▸ EXERCISE OBJECTIVE: From the listing below, return each line that includes "axes".

▸ GIVEN INFORMATION:

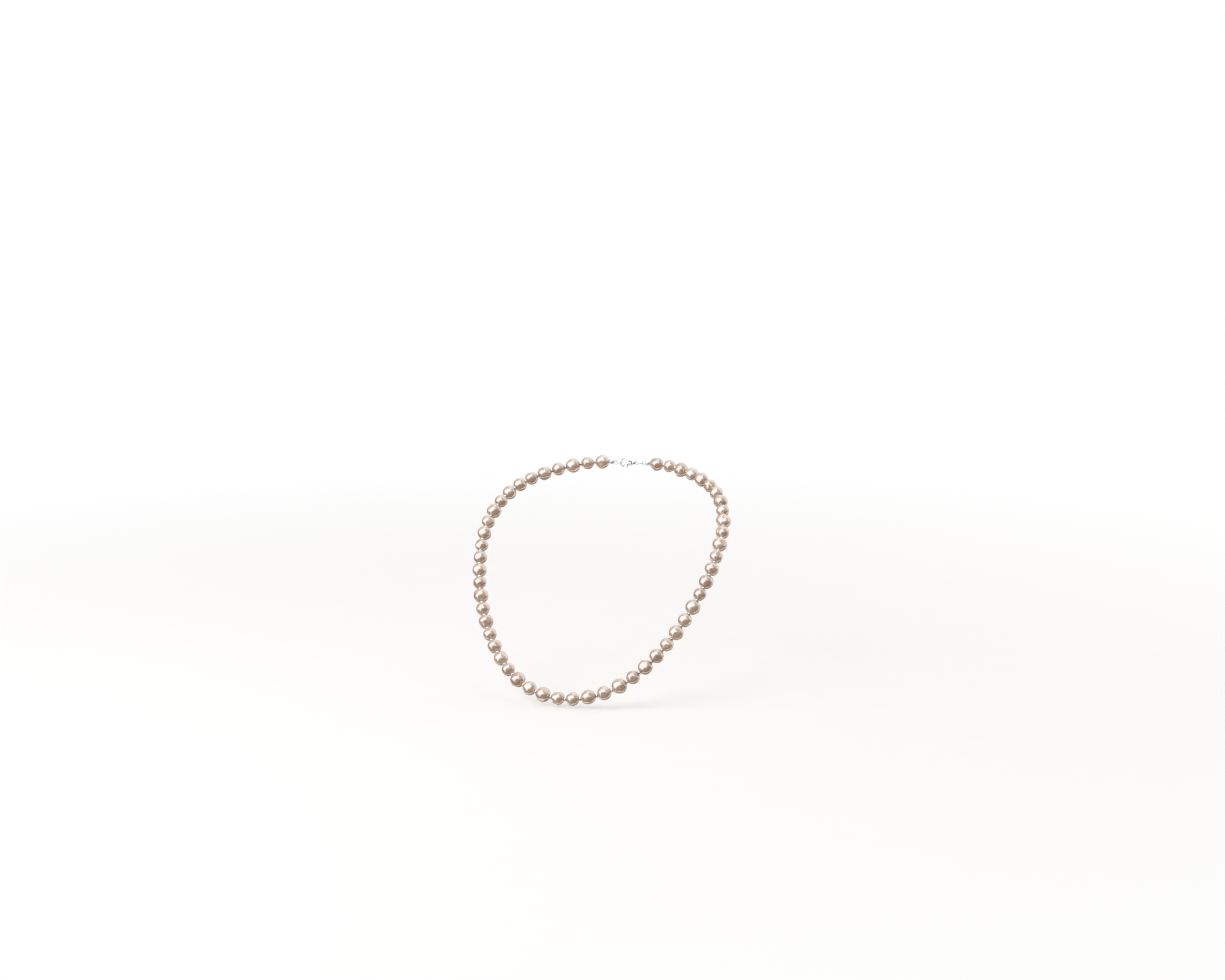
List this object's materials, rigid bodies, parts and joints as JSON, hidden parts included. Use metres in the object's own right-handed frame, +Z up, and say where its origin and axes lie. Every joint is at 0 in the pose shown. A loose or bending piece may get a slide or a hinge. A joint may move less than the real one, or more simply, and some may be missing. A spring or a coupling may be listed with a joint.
{
  "type": "pearl necklace",
  "caption": "Single-strand pearl necklace hung as worn, with small silver spacer beads on silk thread and a trigger clasp at the nape.",
  "frame": {"origin": "middle of the clasp at the back of the neck, on the line of the strand", "axes": "+Z up, front of the strand towards -Y, +X to the wearer's left"},
  "size_m": [0.1636, 0.1594, 0.1319],
  "materials": {
    "pearl": "high-lustre nacre, warm cream to taupe",
    "silver": "polished sterling silver",
    "silk": "twisted cream silk thread",
    "spring_steel": "bright spring steel"
  },
  "bodies": {
    "nape": {"pearl_pair_19": "pearl", "pearl_pair_20": "pearl", "pearl_pair_21": "pearl", "pearl_pair_22": "pearl", "pearl_pair_23": "pearl", "pearl_pair_24": "pearl", "pearl_pair_25": "pearl", "pearl_pair_26": "pearl", "pearl_pair_27": "pearl", "spacer_beads_nape": "silver", "silk_thread_nape": "silk", "bead_tip_left": "silver", "bead_tip_right": "silver", "end_knots": "silk"},
    "drape_1": {"pearl_pair_17": "pearl", "pearl_pair_18": "pearl", "spacer_beads_1": "silver", "silk_thread_1": "silk"},
    "drape_2": {"pearl_pair_15": "pearl", "pearl_pair_16": "pearl", "spacer_beads_2": "silver", "silk_thread_2": "silk"},
    "drape_3": {"pearl_pair_13": "pearl", "pearl_pair_14": "pearl", "spacer_beads_3": "silver", "silk_thread_3": "silk"},
    "drape_4": {"pearl_pair_11": "pearl", "pearl_pair_12": "pearl", "spacer_beads_4": "silver", "silk_thread_4": "silk"},
    "drape_5": {"pearl_pair_09": "pearl", "pearl_pair_10": "pearl", "spacer_beads_5": "silver", "silk_thread_5": "silk"},
    "drape_6": {"pearl_pair_07": "pearl", "pearl_pair_08": "pearl", "spacer_beads_6": "silver", "silk_thread_6": "silk"},
    "drape_7": {"pearl_pair_05": "pearl", "pearl_pair_06": "pearl", "spacer_beads_7": "silver", "silk_thread_7": "silk"},
    "drape_8": {"pearl_pair_03": "pearl", "pearl_pair_04": "pearl", "spacer_beads_8": "silver", "silk_thread_8": "silk"},
    "drape_9": {"pearl_pair_01": "pearl", "pearl_pair_02": "pearl", "spacer_beads_9": "silver", "silk_thread_9": "silk"},
    "clasp": {"clasp_body": "silver", "clasp_pin": "silver", "clasp_spring": "spring_steel", "clasp_ring": "silver", "catch_ring": "silver"},
    "clasp_trigger": {"clasp_lever": "silver"}
  },
  "joints": [
    {"name": "bend_1", "type": "hinge", "parent": "nape", "child": "drape_1", "pos_m": [0, -0.05157, -0.02394], "axis": [-1, 0, 0], "range_deg": [0, 12]},
    {"name": "bend_2", "type": "hinge", "parent": "drape_1", "child": "drape_2", "pos_m": [0, -0.06783, -0.03558], "axis": [-1, 0, 0], "range_deg": [0, 12]},
    {"name": "bend_3", "type": "hinge", "parent": "drape_2", "child": "drape_3", "pos_m": [0, -0.08261, -0.0485], "axis": [-1, 0, 0], "range_deg": [0, 12]},
    {"name": "bend_4", "type": "hinge", "parent": "drape_3", "child": "drape_4", "pos_m": [0, -0.09659, -0.06227], "axis": [-1, 0, 0], "range_deg": [0, 12]},
    {"name": "bend_5", "type": "hinge", "parent": "drape_4", "child": "drape_5", "pos_m": [0, -0.10967, -0.07606], "axis": [-1, 0, 0], "range_deg": [0, 12]},
    {"name": "bend_6", "type": "hinge", "parent": "drape_5", "child": "drape_6", "pos_m": [0, -0.12211, -0.08956], "axis": [-1, 0, 0], "range_deg": [0, 12]},
    {"name": "bend_7", "type": "hinge", "parent": "drape_6", "child": "drape_7", "pos_m": [0, -0.13322, -0.10187], "axis": [-1, 0, 0], "range_deg": [0, 12]},
    {"name": "bend_8", "type": "hinge", "parent": "drape_7", "child": "drape_8", "pos_m": [0, -0.14295, -0.11295], "axis": [-1, 0, 0], "range_deg": [0, 12]},
    {"name": "bend_9", "type": "hinge", "parent": "drape_8", "child": "drape_9", "pos_m": [0, -0.14979, -0.12109], "axis": [-1, 0, 0], "range_deg": [0, 12]},
    {"name": "clasp_turn", "type": "hinge", "parent": "nape", "child": "clasp", "pos_m": [0, 0, 0], "axis": [1, 0, 0], "range_deg": [-30, 30]},
    {"name": "trigger_press", "type": "hinge", "parent": "clasp", "child": "clasp_trigger", "pos_m": [-0.00038, 0, -0.00145], "axis": [0, 1, 0], "range_deg": [0, 20], "stiffness_Nm_per_rad": 0.002, "springref_deg": -20.05, "deforming": ["clasp_spring"]}
  ]
}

▸ ANSWER FOR THIS EXERCISE:
List this object's materials, rigid bodies, parts and joints as JSON, hidden parts included. Use metres in the object's own right-handed frame, +Z up, and say where its origin and axes lie. Every joint is at 0 in the pose shown. A loose or bending piece may get a slide or a hinge. A joint may move less than the real one, or more simply, and some may be missing. A spring or a coupling may be listed with a joint.
  "frame": {"origin": "middle of the clasp at the back of the neck, on the line of the strand", "axes": "+Z up, front of the strand towards -Y, +X to the wearer's left"},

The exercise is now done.